A présent, Abramoff fait acte de contrition. Il a accepté de restituer 25 millions de dollars à ses clients lésés et risque une peine réduite à une dizaine d'années d'emprisonnement en acceptant de collaborer avec la justice.

"Peut-être qu'un jour quelqu'un fera un film sur Abramoff. Pour l'heure, en plaidant coupable, il porte l'attention sur un spectacle encore plus effroyable : celui des législateurs qui faisaient partie de son réseau. Ce qu'il y a de plus choquant dans l'affaire Abramoff n'est pas qu'il veuille faire fortune pour gagner de l'influence et du pouvoir.
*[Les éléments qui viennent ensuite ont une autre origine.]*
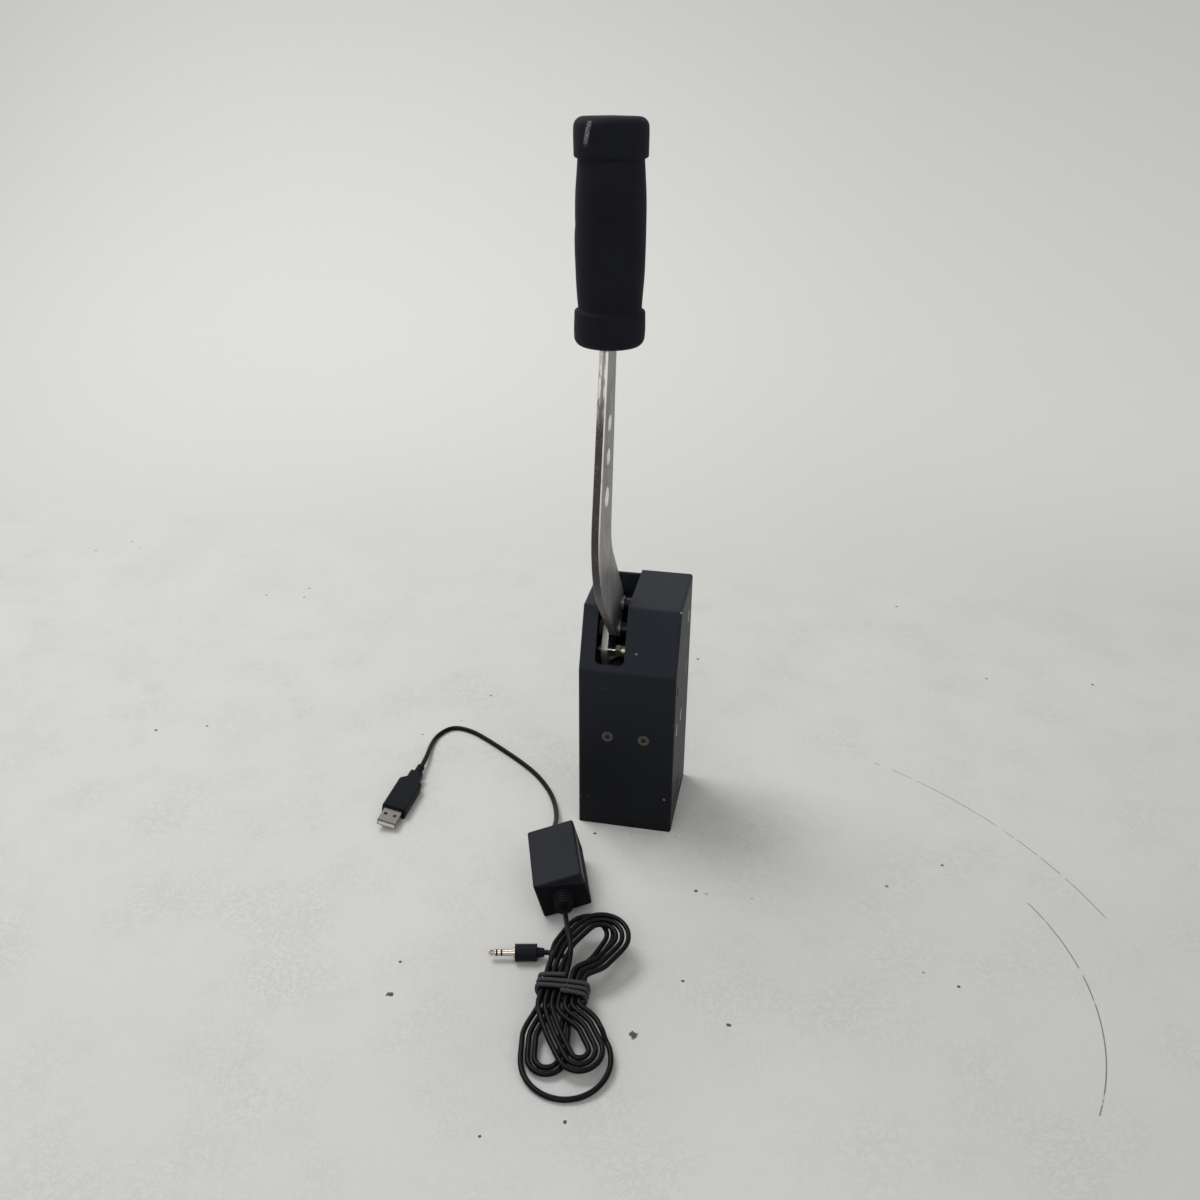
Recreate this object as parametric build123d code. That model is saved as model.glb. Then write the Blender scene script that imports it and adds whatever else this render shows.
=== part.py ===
from build123d import *
import math
import os

# Handbrake for a racing simulator: a folded sheet housing with an upright
# steel lever, a sprung plunger inside, and its lead with an inline adapter.
# Millimetres. The origin is the centre of the housing's base, X to the right,
# Y to the back, Z up. The driver pulls the lever towards -Y.

# Housing
housing_width = 60.0
housing_depth = 66.0
housing_height = 150.0
front_drop = 38.0
chamfer_run = 15.5
top_rise = 2.6
wall = 2.0
bend_radius = 1.8
slot_centre_x = -11.5
slot_width = 18.0
slot_depth = 34.0
slot_corner_radius = 3.6

# Clearances and overruns
fit_gap = 0.1
running_gap = 0.05
body_gap = 0.3
overrun = 1.0

# Lever
lever_thickness = 5.0
lever_mid_x = -15.8
lever_bevel = 0.4
grip_rise = 155.4
grip_length = 112.5
grip_axis_y = -16.5
bar_front_y = -31.0
bar_depth = 23.0
elbow_front_radius = 66.0
elbow_back_radius = 28.0
hole_diameters = (5.0, 5.0, 6.5)

# Pivot, follower and clamp places in the YZ plane, as drops below the top
pivot_y = 17.0
pivot_drop = 55.0
follower_y = 4.0
follower_drop = 42.0
clamp_upper_y = 24.0
clamp_upper_drop = 18.0
clamp_lower_y = 12.0
clamp_lower_drop = 30.0

# Places of the lever's corners, from the lower clamp screw and the upper one
arm_shift_front = 69.7
elbow_rise_front = 60.6
arm_shift_back = 31.0
elbow_rise_back = 71.7
heel_reach = 4.6
heel_rise = 5.4
toe_reach = 8.6
toe_drop = 8.4
toe_lift = 0.6
heel_radius = 4.0
toe_radius = 5.0
bar_hole_rises = (141.9, 123.3, 100.1)

# Arm, hub and axle
arm_thickness = 4.0
arm_pivot_radius = 12.0
arm_follower_radius = 6.0
arm_upper_radius = 6.0
arm_lower_radius = 7.0
axle_diameter = 8.0
hub_diameter = 16.0
hub_spigot_diameter = 12.0
hub_right_x = 12.0
bush_diameter = 10.0
bush_length = 9.0
bush_flange_diameter = 13.0
bush_flange = 1.0
spacer_diameter = 12.0

# Fasteners
small_screw = 4.0
small_head_diameter = 7.6
small_socket = 2.5
socket_depth = 1.6
side_screw_length = 10.0
clamp_screw = 6.0
clamp_head_diameter = 10.0
clamp_head_height = 6.0
clamp_socket = 5.0
clamp_socket_depth = 3.0
clamp_washer_diameter = 11.5
clamp_washer = 1.6
clamp_nut_flats = 10.0
clamp_nut_height = 3.0
follower_bolt = 4.0
follower_head_diameter = 7.0
follower_head_height = 2.4
follower_nut_flats = 7.0
follower_nut_height = 3.2
follower_nut_offset = 4.7
follower_diameter = 8.0
follower_length = 6.0
clip_thickness = 0.8
clip_diameter = 7.2

# Plunger and brake stack
plunger_x = -7.1
plunger_y = -3.0
plunger_head_diameter = 18.0
plunger_head_height = 4.0
plunger_rod_diameter = 6.0
plunger_rod_length = 29.7
load_cell_diameter = 18.0
load_cell_height = 5.0
elastomer_diameter = 12.6
spring_wire = 1.6
spring_mean_radius = 7.7
spring_half_turns = 10
guide_bush_diameter = 10.0
guide_bush_length = 12.0

# Load block
block_drop = 89.5
block_height = 16.0
block_depth = 38.0
block_pocket_width = 15.0
block_pocket_length = 22.0
block_pocket_radius = 4.0
front_screw_rise = 6.5
front_screw_xs = (-11.6, 11.1)
side_screw_rise = 8.0
side_screw_ys = (-18.6, 0.4)
cover_screw_y = 21.0
cover_screw_drop = 21.0
plain_hole_diameter = 5.0
plain_hole_y = -24.8
plain_hole_drop = 50.6
base_screw_y = 11.3
base_screw_z = 10.0

# Base and rear cover
base_height = 15.0
base_floor = 6.0
base_rim = 12.0
mount_spacing_x = 36.0
mount_spacing_y = 40.0
mount_thread = 6.0
mount_core_share = 0.8333
base_corner_radius = 2.0
cover_drop = 2.3
cover_tab_height = 18.0
cover_tab_reach = 16.0
cover_tab_thickness = 1.4
rear_screw_x = 20.0
rear_screw_z = 9.0
stop_height = 10.0
stop_width = 8.0
stop_drop = 23.0
socket_x = 0.0
socket_z = 34.0
socket_body = 10.0
socket_body_length = 14.0
socket_nose_diameter = 7.8
socket_nose_length = 2.6
socket_bore = 3.6
board_width = 34.0
board_height = 20.0
board_thickness = 1.6
board_clearance = 9.0
board_screw_x = 12.0
board_screw = 3.0
board_head_diameter = 5.5
board_head_height = 1.8
standoff_diameter = 6.0
standoff_length = 5.0

# Grip
grip_flange_diameter = 38.0
grip_neck_diameter = 33.8
grip_belly_diameter = 37.0
grip_flange_height = 19.0
grip_edge_radius = 5.0
grip_step_radius = 1.2
grip_core_diameter = 24.0
grip_cap = 6.0
tang_width = 18.0
tang_length = 100.0

# Adapter
adapter_width = 28.6
adapter_length = 49.6
adapter_height = 24.3
adapter_wall = 1.6
adapter_radius = 1.5
adapter_place = (-29.6, -125.5, 0.0)
adapter_yaw = 18.8
adapter_tilt = 15.0
relief_base_diameter = 12.4
relief_tip_diameter = 9.8
relief_length = 10.0
relief_rib_count = 5
relief_groove = 0.8
grommet_diameter = 5.6
grommet_lip = 0.8
adapter_board_gap = 2.0
post_diameter = 4.0

# Leads: the two routes are lists of points chosen by hand
usb_run_out = 10.0
lead_run_out = 4.0
hank_run_out = 4.5
round_share = 0.45
usb_lead_diameter = 3.2
usb_lead_route = [
    (-40.6, -52.0, 10.6), (-43.4, -38.5, 6.4), (-48.6, -22.0, 3.0),
    (-56.4, -6.5, 1.6), (-69.0, 9.2, 1.6), (-84.2, 22.0, 1.6),
    (-99.6, 33.2, 1.6), (-114.6, 43.6, 1.6), (-130.4, 53.4, 1.6),
    (-145.4, 55.6, 1.6), (-152.6, 43.0, 1.6), (-152.8, 28.0, 2.2),
]
jack_lead_diameter = 2.8
jack_lead_route = [
    (-12.3, -144.4, 19.0), (-9.4, -152.6, 19.8), (-6.2, -160.6, 18.7), (-4.5, -166.8, 16.8),
]
jack_tail_route = [(-6.1, -165.4, 8.2), (-8.65, -158.7, 5.9)]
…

Le plus choquant est que tant de membres du Congrès américain soient si prompts à s'entendre avec lui. Pas moins d'une vingtaine de législateurs et hauts responsables américains pourraient faire l'objet d'une enquête", indique USA Today dans son éditorial.

The Independent consacre sa une à "l'homme qui s'est payé Washington". Pour le quotidien britannique de gauche, le scandale met au jour une réalité peu reluisante de la vie politique américaine à l'échelle fédérale : le lobbying, une industrie qui pèse 4 milliards de dollars. Selon le journal, 14 000 lobbyistes sont enregistrés et autant ne le sont pas. Quelque 620 millions de dollars ont été dépensés par des sociétés étrangères pour bénéficier d'une oreille attentive à Washington.

"Le lobbying exercé à Washington cache un secret sordide. Certains affirment qu'il fait partie du processus démocratique. D'autres qu'il s'agit de pots-de-vin légalisés, voire de corruption. Mais que vous soyez pour ou contre, c'est ainsi que l'on travaille à Washington", conclut The Independent.